Seguir os passos profissionais dos pais é uma faca de dois gumes. Por um lado, adquire-se conhecimento e experiência na própria casa, e o sobrenome pode abrir portas. Por outro, haverá sempre uma cobrança e uma comparação, como se talento e competência fossem herança genética. Quanto maior o sucesso paterno ou materno, maior a expectativa quanto ao filho ou à filha.
Ishana Night Shyamalan resolveu trilhar esse caminho, engrossando a lista do que em Hollywood se convencionou chamar de nepo baby — em referência a nepotismo, o favorecimento por parentesco. Nascida em 1999 ou 2000 (não há dados precisos na internet), a filha de M. Night Shyamalan, cineasta de O Sexto Sentido (1999), Sinais (2002) e Fragmentado (2016), foi assistente de direção do pai em Tempo (2021) e realizou seis episódios da série Servant (2019-2023). Agora, estreia no comando de um longa-metragem com Os Observadores (The Watchers, 2024), em cartaz desde quinta-feira (6) nos cinemas de Porto Alegre.
É um filme de terror, gênero em que seu pai fez carreira, e percebe-se a influência visual de Shyamalan na sombria direção de fotografia assinada por Eli Arenson e na cadenciada montagem do holandês Job ter Burg, colaborador frequente de Paul Verhoeven. Mas diferentemente de Shyamalan, que prefere escrever suas próprias histórias, Ishana transformou em roteiro o livro homônimo de A.M. Shine.
Os Observadores tem como personagem principal Mina, encarnada por Dakota Fanning, atriz que, com 30 anos, já soma quase 70 filmes e séries no currículo. Por meio de flashbacks, sabemos que, quando criança, ela contribuiu para o acidente de carro que matou sua mãe, deixando órfãs Mina e sua irmã gêmea, Lucy.
No presente, a protagonista é uma artista que, para pagar as contas, trabalha em uma loja de animais. Quando é encarregada de transportar um papagaio, acaba se perdendo em uma vasta e estranha floresta no oeste da Irlanda. Mina depara com um trio de pessoas (interpretadas por Georgina Campbell, Oliver Finnegan e Olwen Fouéré) que, todas as noites, precisam se abrigar em uma casa onde há um grande vidro espelhado.
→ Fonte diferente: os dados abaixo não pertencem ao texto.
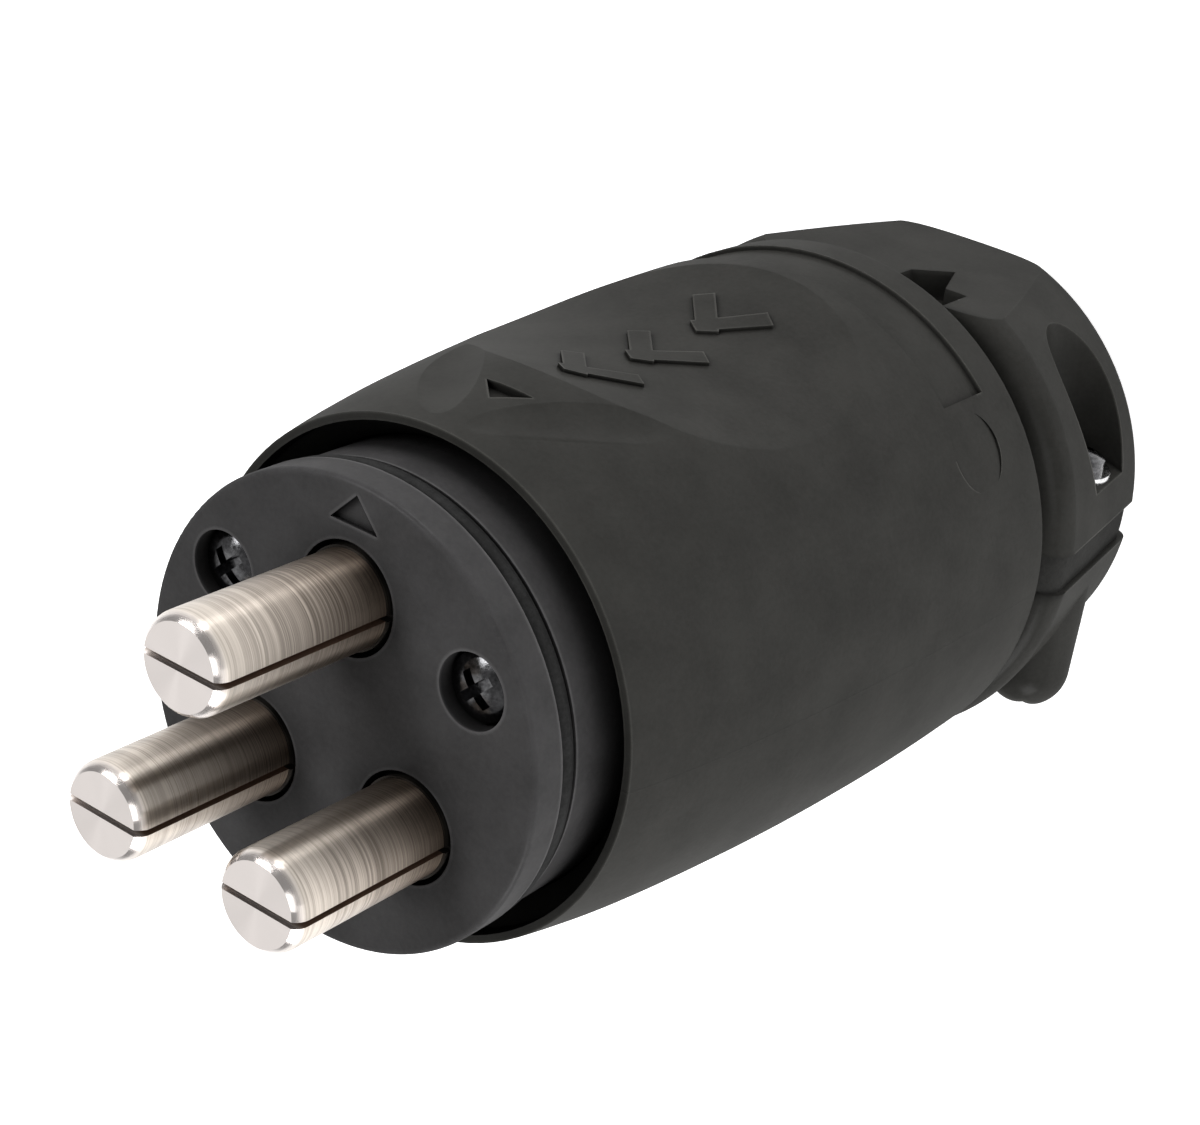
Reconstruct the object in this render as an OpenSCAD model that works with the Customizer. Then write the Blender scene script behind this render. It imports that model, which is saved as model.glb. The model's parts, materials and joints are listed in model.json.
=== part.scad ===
// Locking power plug with three split pins and a two-part cable clamp.
// It stands on its flat rear face at z = 0, and +Z runs out through the pins.
// The thumb pad faces -Y. A "height" is a distance from the axis toward the pad.

/* [Sub-part] */
// Sub-part to draw, or all of them

/* [Barrel] */
// Greatest outer radius of the barrel
barrel_r = 25.8; // [22:0.1:30]
// Distance of that greatest radius from the rear face
barrel_belly_z = 37.5; // [30:0.5:45]
// Radius of the long curve along the barrel
barrel_curve_r = 375; // [200:5:600]
// Radius of the tighter curve that closes toward the mouth
nose_curve_r = 130; // [80:5:300]
// Where the tighter curve takes over
nose_start_z = 74; // [65:0.5:80]
// Rear edge of the barrel
barrel_rear_z = 24.6; // [22:0.1:30]
// Rounding of the barrel's rear edge
barrel_edge_round = 0.9; // [0.3:0.1:2]
// Rim of the mouth
rim_z = 85.3; // [80:0.1:90]
// Inner radius of the rim
rim_inner_r = 21.7; // [20:0.1:22]
// Height of the flare between the insert's bore and the rim
flare_h = 3.6; // [1:0.1:6]

/* [Thumb pad] */
// Radius of the scoop along the barrel
scoop_r = 56; // [40:1:90]
// Height of the scoop's lowest line over the axis
scoop_height = 22.2; // [21:0.1:25]
// Position of the scoop's lowest line
scoop_z = 58; // [50:0.5:65]
// Radius of the pad's crown from side to side
crown_r = 50; // [30:1:200]
// Radius of the two flutes beside the pad's front end
flute_r = 5.4; // [4:0.1:10]
// Relief of the chevrons
chevron_relief = 0.3; // [0.2:0.05:1]
// Band width of the chevrons
chevron_w = 2; // [1:0.1:3]
// Arm length of the chevrons
chevron_arm = 7; // [4:0.5:10]
// Tip position of the first chevron
chevron_first_z = 69.6; // [60:0.1:75]
// Angle between a chevron's arms and the plug's axis
chevron_angle = 39; // [30:1:60]
// Spacing of the chevrons
chevron_step = 9.5; // [6:0.5:12]
// Number of chevrons
chevron_count = 3; // [1:1:4]

/* [Marks] */
// Half angle of the label recess around the barrel
label_half_angle = 44; // [10:1:60]
// Rear edge of the label recess
label_z = 29.4; // [26:0.1:32]
// Width of the label recess along the barrel
label_w = 7; // [4:0.1:12]
// Depth of the label recess
label_depth = 0.5; // [0.2:0.1:1]
// Depth of the triangle marks
mark_depth = 0.5; // [0.2:0.1:1]
// Half width of the triangle marks
mark_half_w = 2.4; // [1:0.1:4]

/* [Pins] */
// Radius of the pins
pin_r = 4.1; // [3:0.1:5]
// Radius of the circle that the pins stand on
pin_circle_r = 10.3; // [8:0.1:14]
// Tip of the upper pin, which meets first
pin_top_tip_z = 111.7; // [100:0.1:120]
// Tip of the two lower pins
pin_low_tip_z = 110.3; // [100:0.1:120]
// Width of the slot in each pin
pin_slot_w = 0.55; // [0.3:0.05:1.5]
// Bottom of the slot in each pin
pin_slot_z = 93.2; // [85:0.1:100]

/* [Insert] */
// Front face of the insert
face_z = 94; // [88:0.5:100]
// Radius of the insert at its face
face_r = 20; // [16:0.1:21]
// Radius of the insert inside the mouth
insert_r = 19.6; // [16:0.1:21]
// Front edge of the seal groove
groove_top_z = 90.7; // [85:0.1:93]
// Width of the seal groove
groove_w = 2.2; // [1:0.1:4]
// Radius of the bottom of the seal groove
groove_r = 17.8; // [15:0.1:19]
// Distance of each face screw from the centre plane
face_screw_x = 12.86; // [8:0.01:16]
// Height of each face screw over the axis
face_screw_height = 7.8; // [4:0.1:12]

/* [Cable clamp] */
// Front face of the clamp
clamp_front_z = 21.5; // [15:0.1:22]
// Radius of the clamp at its rear face, before rounding
clamp_rear_r = 23.3; // [20:0.1:26]
// Gain of the clamp's radius per millimetre toward the front
clamp_taper = 0.135; // [0:0.005:0.3]
// Height of the flat on top of the clamp
clamp_flat_height = 22; // [18:0.1:25]
// Thickness of each grommet wing between the clamp halves
wing_t = 2; // [1:0.1:3]
// Radius of the neck between the clamp and the barrel
neck_r = 21; // [18:0.1:23]
// Radius of the cable channel in the clamp
channel_r = 10; // [8:0.1:14]
// Radius of the cable bore in the grommet
cable_r = 7.5; // [4:0.1:9]
// Distance of each clamp screw from the centre plane
clamp_screw_x = 19.9; // [17:0.1:21]
// Position of the clamp screws along the plug
clamp_screw_z = 9.8; // [7:0.1:12]
// Radius of the screw pockets
pocket_r = 5.45; // [4:0.05:5.5]
// Height of the pocket floors over the axis
pocket_floor = 6.2; // [4:0.1:10]
// Radius of the screw bosses under the clamp
boss_r = 4.2; // [3:0.1:5]
// Reach of the screw bosses below the axis
boss_reach = 19.4; // [16:0.1:22]

/* [Hidden] */
$fn = 96;

side_names = ["left", "right"];
side_signs = [-1, 1];
long_fn = 720;
over = 1;
far = 60;

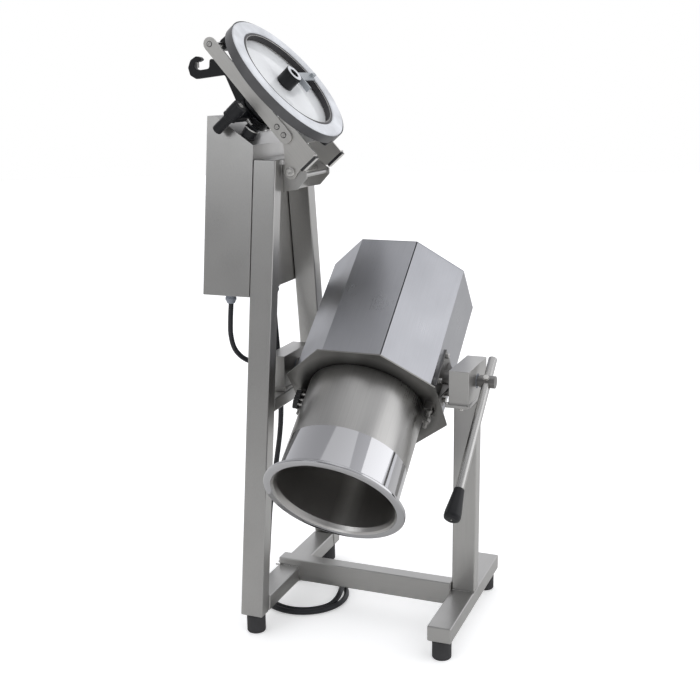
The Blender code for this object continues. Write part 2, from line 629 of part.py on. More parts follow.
knob_profile = [(0.0085, 0.0660), (0.0120, 0.0635), (0.0130, 0.0590), (0.0125, 0.0215),
                (0.0140, 0.0205), (0.0140, 0.0166), (0.002, 0.0166), (0.002, 0.0660)]
finish(turned("crank_knob", knob_profile, scraper_axis, (0, -CRANK_REACH, 0), sides=18),
       "black_plastic")
blade_arm = box("scraper_blade", (-0.012, 0.0240, -0.1290), (0.012, 0.1330, -0.1250), scraper_axis)
join(blade_arm, box("wiper", (-0.004, 0.1180, -0.1370), (0.004, 0.1380, -0.1240)),
     box("short_wiper", (-0.048, 0.0245, -0.1400), (-0.006, 0.0300, -0.1252)))
finish(blade_arm, "grey_plastic")

# ---------------------------------------------------------------- lid hinge on the stand
EAR = 0.0040
BRACKET_OUT = HINGE_X + 0.0400
web = box("hinge_bracket", (-INNER + GAP, -0.0735, 1.1080), (-INNER + 0.0045, 0.0735, 1.1740),
          stand)
for side in (-1, 1):
    low, high = sorted((side * 0.0695, side * 0.0735))
    ear = plate("ear", [(-INNER + 0.001, 1.1080), (HINGE_X + 0.014, 1.1140),
                        (BRACKET_OUT, 1.1420), (BRACKET_OUT, 1.1560), (HINGE_X + 0.012, 1.1740),
                        (-INNER + 0.001, 1.1740)], EAR, "XZ", (low + high) / 2)
    join(web, ear)
join(web, rod("stop_rod", (BRACKET_OUT - 0.010, -0.0700, 1.1490),
              (BRACKET_OUT - 0.010, 0.0700, 1.1490), 0.006, sides=16))
cut(web, rod("eye", (HINGE_X, -0.09, HINGE_Z), (HINGE_X, 0.09, HINGE_Z), 0.0074, sides=20))
finish(web, "brushed_steel")
pin_profile = [(0.0110, 0.0865), (0.0120, 0.0855), (0.0120, 0.0799), (0.0070, 0.0799),
               (0.0070, 0.0690), (0.0105, 0.0690), (0.0105, -0.0690), (0.0070, -0.0690),
               (0.0070, -0.0799), (0.0120, -0.0799), (0.0120, -0.0855), (0.0110, -0.0865),
               (0.002, -0.0865), (0.002, 0.0865)]
finish(turned("hinge_pin", pin_profile, stand, (HINGE_X, 0, HINGE_Z), (pi / 2, 0, 0), sides=16),
       "bowl_steel")


# ---------------------------------------------------------------- control box
def box_outline(inset):
    """The control box seen from the front, inset by a sheet's thickness."""
    slope = atan2(BOX_HIGH - BOX_SLOPE_LOW, BOX_RIGHT - BOX_SHOULDER_X)
    drop = inset * (1 / cos(slope) - tan(slope))
    return [(BOX_LEFT + inset, BOX_LOW + inset), (BOX_RIGHT - inset, BOX_LOW + inset),
            (BOX_RIGHT - inset, BOX_SLOPE_LOW - drop),
            (BOX_SHOULDER_X - inset * tan(slope / 2), BOX_HIGH - inset),
            (BOX_LEFT + inset, BOX_HIGH - inset)]


def box_side(front_inset, rear_inset, front=-1):
    """The control box seen from its side: its faces lean as the legs do."""
    low, high = BOX_LOW - 0.02, BOX_HIGH + 0.02
    return [(front * leg_front(low) + front_inset, low), (leg_front(low) - rear_inset, low),
            (leg_front(high) - rear_inset, high), (front * leg_front(high) + front_inset, high)]


box_middle = (BOX_LEFT + BOX_RIGHT) / 2
shell = plate("control_box", box_outline(0), 0.5, "XZ", 0.0, stand)
combine(shell, [plate("lean", box_side(0.0, SHEET), 0.3, "YZ", box_middle)], "INTERSECT")
hollow = plate("hollow", box_outline(SHEET), 0.5, "XZ", 0.0)
combine(hollow, [plate("lean", box_side(SHEET, -0.05), 0.3, "YZ", box_middle)], "INTERSECT")
cut(shell, hollow)
panel_slope = atan2(BOX_HIGH - BOX_SLOPE_LOW, BOX_RIGHT - BOX_SHOULDER_X)
panel = empty("panel", ((BOX_SHOULDER_X + BOX_RIGHT) / 2, 0, (BOX_HIGH + BOX_SLOPE_LOW) / 2),
              (0, panel_slope, 0), stand)
BUTTON_R, BUTTON_HIGH = 0.0110, 0.0080
CONTROLS = {"start_button": 0.045, "stop_button": 0.075}
panel_normal = Vector((sin(panel_slope), 0, cos(panel_slope)))
for name, y in CONTROLS.items():
    seat = Vector(panel.location) + Vector((0, y, 0))
    cut(shell, rod("hole", seat - 0.02 * panel_normal, seat + 0.02 * panel_normal,
                   BUTTON_R + 0.0004, sides=20))
    finish(rod(name, (0, y, -0.0050), (0, y, BUTTON_HIGH), BUTTON_R, panel, sides=20),
           "black_plastic")
finish(shell, "brushed_steel")
SELECTOR_X, SELECTOR_Y = 0.030, -0.085
selector = rod("speed_selector", (SELECTOR_X, SELECTOR_Y, GAP), (SELECTOR_X, SELECTOR_Y, 0.024),
               0.0180, panel, sides=28)
join(selector, box("bar", (SELECTOR_X - 0.016, SELECTOR_Y - 0.005, 0.022),
                   (SELECTOR_X + 0.016, SELECTOR_Y + 0.005, 0.031)))
finish(selector, "black_plastic")
rear_cover = plate("control_box_cover", box_outline(0), 0.5, "XZ", 0.0, stand)
combine(rear_cover, [plate("lean", box_side(GAP - SHEET, 0.0, front=1), 0.3, "YZ", box_middle)],
        "INTERSECT")
finish(rear_cover, "brushed_steel")

# ---------------------------------------------------------------- glands and cables
GLAND_LOW = 0.0265             # below the control box
gland_profile = [(0.0150, -GAP), (0.0150, -0.0060), (0.0125, -0.0080), (0.0125, -0.0180),
                 (0.0095, -GLAND_LOW), (MAINS_R + 0.0005, -GLAND_LOW), (MAINS_R + 0.0005, -GAP)]
MOTOR_GLAND = (-0.347, -0.115, BOX_LOW)
MAINS_GLAND = (-0.300, 0.040, BOX_LOW)
finish(turned("cable_gland_motor", gland_profile, stand, MOTOR_GLAND, sides=14), "grey_plastic")
finish(turned("cable_gland_mains", gland_profile, stand, MAINS_GLAND, sides=14), "grey_plastic")
cable_top = BOX_LOW - GLAND_LOW - GAP
motor_route = [(-0.347, -0.115, cable_top), (-0.350, -0.116, 0.785), (-0.351, -0.115, 0.745),
               (-0.347, -0.106, 0.709), (-0.338, -0.087, 0.683), (-0.326, -0.061, 0.665),
               (-0.313, -0.034, 0.6555), (-0.301, -0.012, 0.6510), (-0.289, -0.001, 0.6490),
               (-0.2780, 0.0, TILT_Z)]
finish(wire("motor_cable", motor_route, 0.0065, stand, 2, 3), "cable_black")
FLOOR = MAINS_R + 0.0002
mains_route = [(-0.300, 0.040, cable_top), (-0.300, 0.040, 0.775), (-0.293, 0.037, 0.690),
               (-0.285, 0.034, 0.590), (-0.287, 0.032, 0.470), (-0.305, 0.031, 0.345),
               (-0.325, 0.033, 0.230), (-0.333, 0.034, 0.150), (-0.335, 0.028, 0.092),
               (-0.3345, 0.009, 0.043), (-0.3305, -0.024, 0.015), (-0.3217, -0.0582, FLOOR)]
finish(wire("mains_cable", mains_route, MAINS_R, stand, 2, 3), "cable_black")
coil_profile = [(COIL_RADII[1], 2 * FLOOR), (COIL_RADII[1], 0.0002), (COIL_RADII[0], 0.0002),
                (COIL_RADII[0], 2 * FLOOR)]
finish(turned("mains_coil", coil_profile, stand, (*COIL_CENTRE, 0), sides=40), "cable_black")
end_route = [(-0.1703, 0.1070, FLOOR), (-0.2050, 0.1150, FLOOR + 0.0005),
             (-0.2350, 0.1190, 0.0130), (-0.2600, 0.1200, 0.0179), (-0.2740, 0.1200, 0.0182)]
finish(wire("mains_cable_end", end_route, MAINS_R, stand, 2, 4), "cable_black")
plug_profile = [(0.0180, 0.0580), (0.0180, 0.0260), (0.0155, 0.0200), (0.0105, 0.0140),
                (0.0090, 0.0), (0.002, 0.0), (0.002, 0.0580)]
plug = turned("mains_plug", plug_profile, stand, (-0.2748, 0.1200, 0.0182), (0, -pi / 2, 0),
              sides=16)
join(plug, rod("pin_a", (-0.3320, 0.1105, 0.0182), (-0.3518, 0.1105, 0.0182), 0.0024, sides=10),
     rod("pin_b", (-0.3320, 0.1295, 0.0182), (-0.3518, 0.1295, 0.0182), 0.0024, sides=10))
finish(plug, "black_plastic")
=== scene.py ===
"""Looks of the tilting vertical cutter mixer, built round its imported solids.

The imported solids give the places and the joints.  Round and folded pieces are made again here
with smooth surfaces, rounded edges and fasteners, and every piece gets its material.
Sizes are in metres, in three local frames that come from the joints:

stand frame  X along the tilt axis, bowl centre at x = 0, tilt axis at y = 0, floor at z = 0
bowl frame   origin on the tilt axis, Z out of the bowl's mouth
lid frame    origin on the lid hinge, X across the lid, Z up when the lid is closed
"""
import json
from math import atan2, cos, pi, radians, sin, sqrt, tan

import bmesh
import bpy
from mathutils import Matrix, Vector

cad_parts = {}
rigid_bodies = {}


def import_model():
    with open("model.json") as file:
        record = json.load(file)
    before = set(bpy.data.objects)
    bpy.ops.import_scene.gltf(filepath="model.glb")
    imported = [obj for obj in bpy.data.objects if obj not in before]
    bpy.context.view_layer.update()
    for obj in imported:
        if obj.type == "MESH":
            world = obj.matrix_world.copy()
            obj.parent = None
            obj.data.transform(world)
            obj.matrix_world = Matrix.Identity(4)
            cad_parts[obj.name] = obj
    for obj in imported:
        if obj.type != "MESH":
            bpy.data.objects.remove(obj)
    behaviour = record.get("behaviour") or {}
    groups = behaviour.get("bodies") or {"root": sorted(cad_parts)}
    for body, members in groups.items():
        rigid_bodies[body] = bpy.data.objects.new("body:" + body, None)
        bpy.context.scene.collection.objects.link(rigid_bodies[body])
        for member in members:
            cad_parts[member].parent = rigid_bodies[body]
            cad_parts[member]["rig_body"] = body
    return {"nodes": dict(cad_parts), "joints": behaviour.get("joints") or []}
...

Eles não enxergam, mas, como indica o título do filme, estão sendo observados por criaturas misteriosas. Em nome da sobrevivência, o quarteto deve seguir uma série de regras.
O enredo e o cenário permitem aproximações entre Os Observadores e os filmes de Shyamalan. Há ecos de A Vila (2004), A Dama na Água (2006) e Batem à Porta (2023), e a construção da tensão usa ferramentas típicas de Shyamalan, como o isolamento dos personagens e o embaralhamento da percepção — a começar pelo simples jogo de espelho: o que é real e o que é reflexo?
Mas falta foco a Ishana Night Shyamalan. Tal qual sua protagonista, ela se perde diante de uma mistura de folclore irlandês com discurso sobre identidade, de terror sobrenatural com comentário sobre o voyeurismo. Aliás, como também é característico na obra do pai, a filha abusa do texto explicativo, seja em diálogos ou narrações. O encanto imagético sublinhado pela trilha sonora do polonês Abel Korzeniowski (de A Freira e Till: A Busca por Justiça) se esvanece rapidamente. Sobra um tédio monumental, compartilhado por vários críticos. David Rooney, do Hollywood Reporter, por exemplo, escreveu que "Os Observadores é menos perturbador do que enfadonho". Já Chase Hutchinson, do site Collider, brincou com a famosa frase do personagem de Haley Joel Osment em O Sexto Sentido: "Eu vejo pessoas mortas neste filme, mas a causa da morte é simplesmente tédio".